Fabian warned publicly about implications: prediction markets begin interfering directly with journalism. Operators can engineer economic incentives to distort information, especially regarding national security and armed conflict. Polymarket responded by banning the accounts responsible and stated it would share user data with authorities. The platform characterized threats as direct violations of its terms of service.
Washington Advances Legislation to Restrict Wagers on War and Deaths
The incident accelerated legislative mobilization in Washington. Senator Adam Schiff and Representative Mike Levin introduced the “Death Bets Act”, legislation that would prohibit prediction markets linked to war, assassinations, or deaths. Levin stated publicly: “Betting on war and death should be illegal.” Separately, Senator Chris Murphy proposed banning contracts related to government actions like military strikes, after blockchain analytics firm Bubblemaps identified multiple wallets that collectively earned roughly $1 million betting the United States would attack Iran shortly before strikes occurred.
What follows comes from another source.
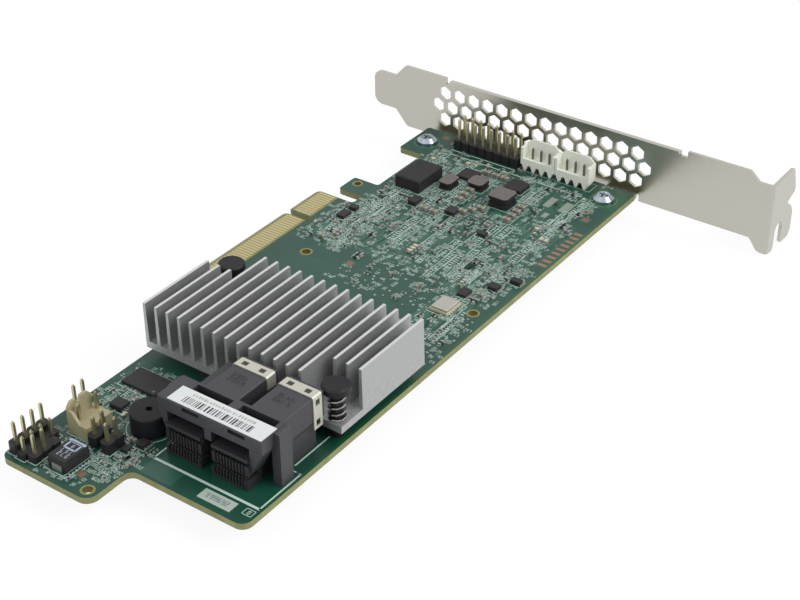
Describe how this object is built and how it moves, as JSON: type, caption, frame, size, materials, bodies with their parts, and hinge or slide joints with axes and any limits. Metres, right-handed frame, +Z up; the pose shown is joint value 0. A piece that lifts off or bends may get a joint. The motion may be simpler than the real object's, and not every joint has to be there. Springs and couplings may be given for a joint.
{
  "type": "raid controller card",
  "caption": "Storage controller expansion card: heat-sinked circuit board with internal twin cable connector, pin headers, gold edge contacts and a vented full-height bracket.",
  "frame": {"origin": "middle of the bounding box at its lowest level, the foot of the bracket's screw ear; the card lies component side up", "axes": "+X along the board from the tail to the bracket, +Y across the board to the gold edge contacts, +Z up out of the component side"},
  "size_m": [0.1838, 0.1208, 0.0225],
  "materials": {
    "solder_mask": "semi-gloss solder mask over glass-epoxy laminate",
    "gold": "gold plated",
    "copper": "bare copper",
    "nickel_steel": "satin nickel over steel sheet",
    "screw_steel": "zinc plated",
    "aluminium": "milled extrusion, clear finish",
    "black_nylon": "satin black",
    "spring_steel": "bright wire",
    "package": "matte black moulding",
    "thermal_pad": "soft grey",
    "connector_black": "satin black",
    "tin_strap": "tin plated",
    "label_white": "matte white film",
    "header_black": "matte black",
    "cream_nylon": "satin cream",
    "white_nylon": "satin white",
    "ferrite_black": "matte",
    "ferrite_grey": "matte",
    "capacitor_black": "matte",
    "ceramic_base": "matte ceramic",
    "capacitor_tan": "matte ceramic"
  },
  "bodies": {
    "root": {"circuit_board": "solder_mask", "edge_contacts": "gold", "copper_pads": "copper", "bracket": "nickel_steel", "bracket_screws": "screw_steel", "heat_sink": "aluminium", "push_pins": "black_nylon", "push_pin_springs": "spring_steel", "controller_chip": "package", "thermal_pad": "thermal_pad", "memory_chips": "package", "sas_connector_housing": "connector_black", "sas_contact_carriers": "connector_black", "sas_contacts": "gold", "sas_clips": "tin_strap", "barcode_label": "label_white", "board_label": "label_white", "buzzer": "black_nylon", "tail_header_base": "header_black", "tail_header_pins": "gold", "tail_middle_header_base": "header_black", "tail_middle_header_pins": "gold", "tail_side_header_base": "header_black", "tail_side_header_pins": "gold", "rear_header_base": "header_black", "rear_header_pins": "gold", "middle_header_base": "header_black", "middle_header_pins": "gold", "middle_side_header_base": "header_black", "middle_side_header_pins": "gold", "bracket_header_base": "header_black", "bracket_header_pins": "gold", "key_header_shroud": "cream_nylon", "key_header_pins": "gold", "cable_header_shrouds": "white_nylon", "cable_header_pins": "tin_strap", "flash_chip": "package", "monitor_chip": "package", "power_mosfets": "package", "main_inductor": "ferrite_black", "small_inductors": "ferrite_grey", "capacitor": "capacitor_black", "capacitor_terminals": "tin_strap", "oscillator_base": "ceramic_base", "oscillator_lid": "gold", "small_chips": "package", "bulk_capacitors": "capacitor_tan"}
  },
  "joints": []
}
Platforms like Kalshi and Polymarket experienced accelerated expansion, with billions flowing into contracts on elections, policy decisions, and geopolitical developments. February 2026 recorded extraordinary trading volumes: Kalshi processed approximately $10.4 billion while Polymarket executed $7.9 billion according to The Block data. Both platforms advance toward seven consecutive months reaching new highs, projecting around $20 billion combined.

Polymarket removed a market allowing wagers on nuclear detonation following online criticism. Kalshi settled a contract on Iranian Supreme Leader Ayatollah Ali Khamenei’s potential removal at pre-death prices following his assassination in February, citing a “death carveout.” Cases demonstrate growing tensions between trading volumes and ethical responsibility.
The Fabian episode exposes an uncomfortable reality: prediction markets can generate pressure on information sources, creating perverse incentives prioritizing profits over factual accuracy. Although Polymarket banned individual accounts, the market architecture enabled manipulation attempts initially
Legislators now seek broad prohibitions, not just on specific contracts but on entire categories of wagers where money can finance disinformation campaigns. The intersection between financial incentives and reporting integrity demands regulatory attention before threats escalate further.